Vite concluse
foto di Lucia Patalano
dal 27 gennaio al 12 febbraio 2012
inaugurazione : venerdì 27 gennaio 18.30 > 22.30 - in occasione della “Giornata della Memoria”
Prefazione di Aldo Masullo al catalogo della mostra (Lucia Patalano, “Vite Concluse”, Magma Editore, Napoli, 2000)
Ho sempre pensato che mortale non è il corpo, ma l’anima.
Il corpo è materia: morto non s’annienta, bensì si trasforma. Se ne liberano gli elementi, che poi si organizzano in nuovi corpi. L’anima invece con la morte del corpo si annienta. I pensieri pensati, le emozioni patite, le immagini fantasticate, i ricordi profondi, insomma tutti i vissuti, con la morte della persona non si trasformano in alcunché: si annullano. Se, ormai, al presente non sono, non soltanto mai più saranno, neppure in altra forma, ma non sono mai stati.

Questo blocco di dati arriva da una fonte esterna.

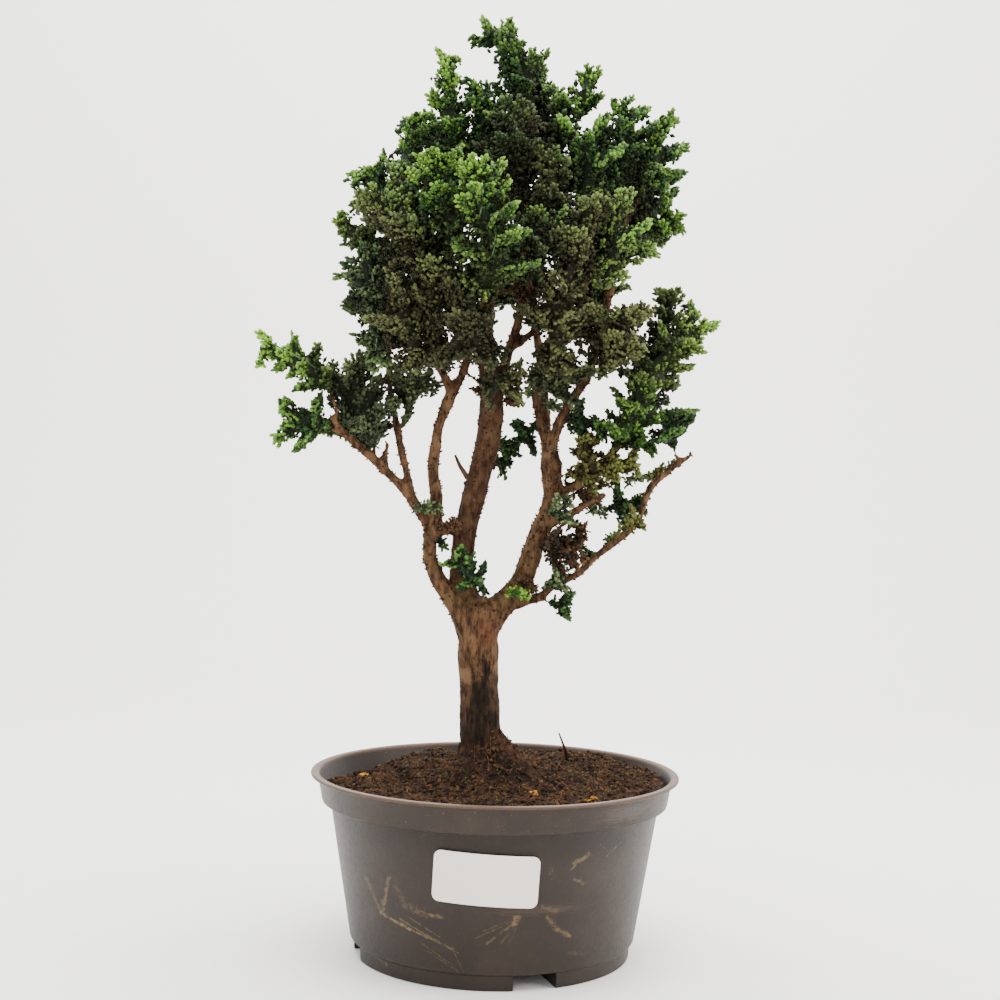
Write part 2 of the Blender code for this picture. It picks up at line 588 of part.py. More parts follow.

Perciò forse la cultura colletiva, nel suo inconscio sapere, s’è creata l’idea dei fantasmi. Le loro presenze, nei castelli e nei palazzi un tempo abitati, non sono le persone morte, ma i loro vissuti più intensi che, sciolti dalle esaurite esistenze, come esuli senza patria vagano, disperatamente rifiutando di ridursi a niente. A chi visita un edificio disabitato gli ambienti, i mobili, le più povere cose, dileguatisi i soggettivi sensi che un tempo li animavano di oggettivi significati, appaiono come gusci vuoti, cavità deserte.
L’occhio fotografico di Lucia Patalano si aggira inquieto, pietosamente impietoso, entro il drammatico relitto del “bagno penale di Procida”, penetrando nei siti riposti e fissando come per magia la vita che non c’è. Come gli archeologi che, negli scavi pompeiani, riempiendo di gesso sotto lo strato millenario le cavità lasciate dai corpi, nel positivo del calco invertono il negativo delle distrutte forme, così la fotografa, dai vuoti degli ambienti e dall’inutilità delle cose abbandonate traendo incorporei calchi di luce e bui, offre di nuovo vibranti le emozioni che qui si sono perdute.
Un edificio carcerario vetusto, di origine borbonica, le sue rozze strutture, la funzione affittiva espressa nella visibile durezza delle condizioni di vita quotidiana, le enormi mura nude o male intonacate, il bugliolo, i letti di contenzione, le celle d’isolamento, le bocche di lupo, i sotterranei, insomma la pratica arcaica della pena, ancora del resto esercitata fino a non molti anni fa, paradossalmente sembrano della realtà penitenziaria una rappresentazione più “umana” di quella che il miglior carcere moderno offrirebbe. Non viene imbellettata la terribile sostanza della detenzione. Il carcerato è essenzialmente sottomesso: rinchiuso, legato, spiato. Le scomodità, le privazioni, la mancanza d’igiene, la “passeggiata” in un angusto spazio tra altissime mura, le vere e proprie torture dell’isolamento e della contenzione, che con la fotografia della Patalano con le immagini del presente resuscita dal passato non sono oggi reali, ma sono gli impressionanti simboli di ciò che sempre e comunque è l’obbrobrio dell’ “umanità” carceraria, la sua irredimibile verità d’impotenza e di morte vissute attimo per attimo.
Sono queste le più violente emozioni perdute. Per quanto penose, esse sono vita, vita vissuta che il carcere mortifica ma a cui non toglie d’esser vissuta nella sua miseria.
Enormi potenzialità di senso si sprecano così nella sterile sofferenza della coazione all’inutilità.